Saturday, March 20, 2021

A Small Hint of Normal



We recently enrolled our kids in "covid-safe" swimming lessons and I sat behind the glass watching them as the instructor took them out, one at a time, to practice a back float or putting their head under the water. The whole "covid-safe" piece is probably a lot of sanitation theater, but there is a lot of social distancing and mask wearing and instructors with face-shields. If we were to take a kid 13 months ago to a business with these sorts of measures it would have felt draconian and the whole lot of parents would have run screaming. And yet, these measures are now considered normal and standard and it's how we're keeping people safe. 

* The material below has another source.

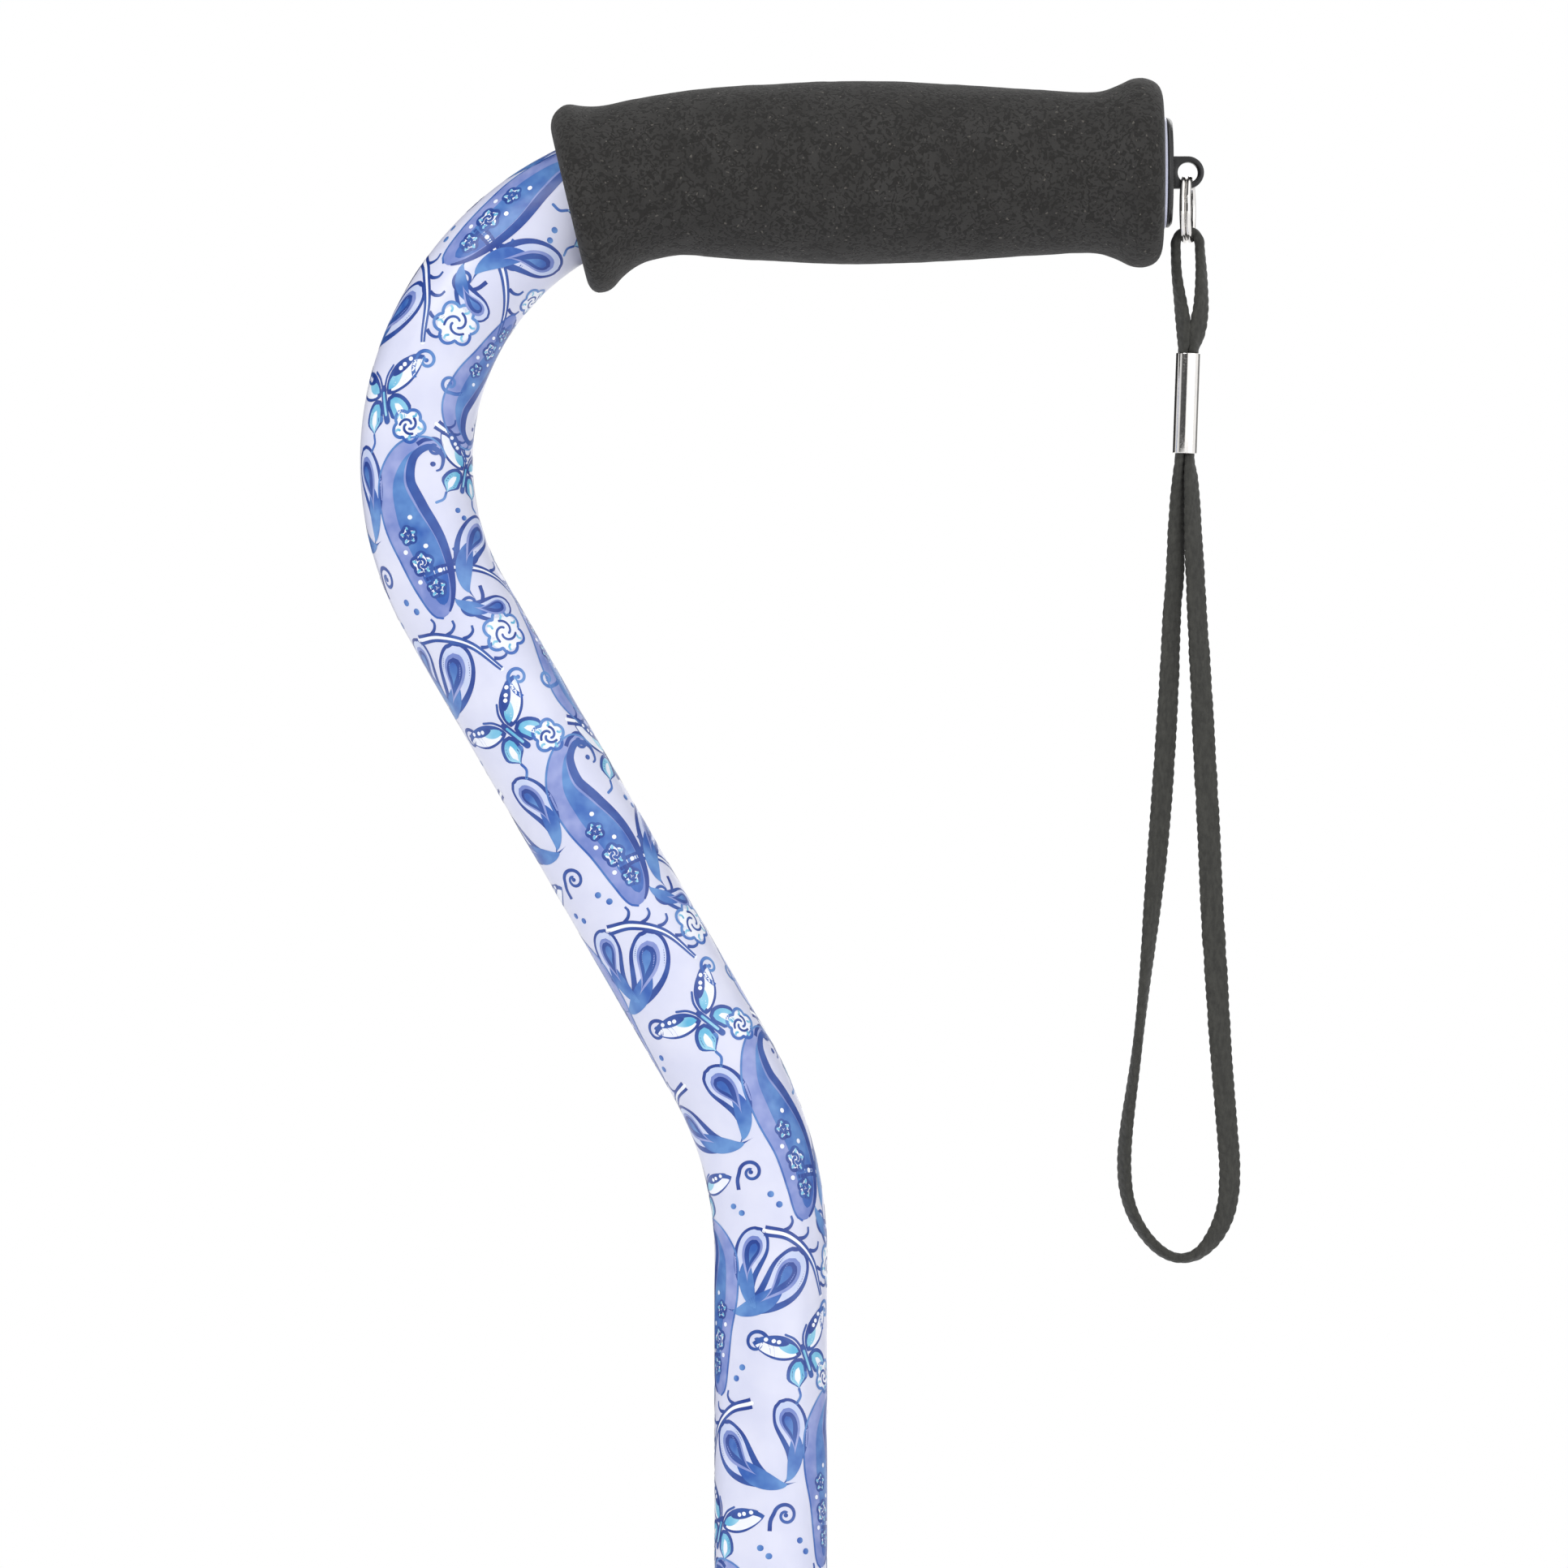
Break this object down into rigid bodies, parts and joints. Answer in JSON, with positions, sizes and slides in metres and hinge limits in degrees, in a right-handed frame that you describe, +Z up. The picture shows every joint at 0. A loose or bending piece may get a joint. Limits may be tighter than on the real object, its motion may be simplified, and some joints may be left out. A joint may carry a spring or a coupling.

My kids didn't bat an eye at the face-shield and they didn't attempt to go closer than six feet from one another. We have all adjusted to the new normal rather quickly, haven't we? We human beings have this amazing ability to adapt; there is more resilience built into us, I think, than any of us would have taken credit for on March 13th of 2020. We are capable of so much stretching, of overcoming great obstacles. That is, I believe, one bit of beauty intertwined in the chaos and trauma of the last year.

Tears streamed from my eyes as I watched my kids belly float, kick, and put their faces under water. My daughter looked up at me after she had her turn floating with eyes aglow and a smile ear to ear. She was alight; she was buzzing with the accomplishment and the pure joy of being in the water again, attempting to learn something she had just begun to master when the world shut down.

I looked at the elation written on the faces of my children and it was the first moment in a long, long time that I realized they are going to be okay. Another unsaid and hushed insecurity in the back of my mind is what this year will have done to their development; I wondered, in the quietest hours of the night, how this year has ruined or broken them. 

But they're not broken. They're not ruined. They've navigated a year of absolute weirdness with grace and agility and gentleness. They are versatile. They are strong. This year will define them. But for my kids, in this privileged world, they are going to emerge kinder, more flexible, and with more joy for the activities, travels, and adventures they undertake.

Yesterday, my children were raw joy. It is the first time I felt, in a very long time, that they are okay. It was the first time in a very long time that I realized I, too, am going to be okay. It felt conceivable, even, to dream of some existence in the near future in which I could be so entirely present as to be filled utterly and wholly at something as simple and wondrous as watching my kids learn to swim.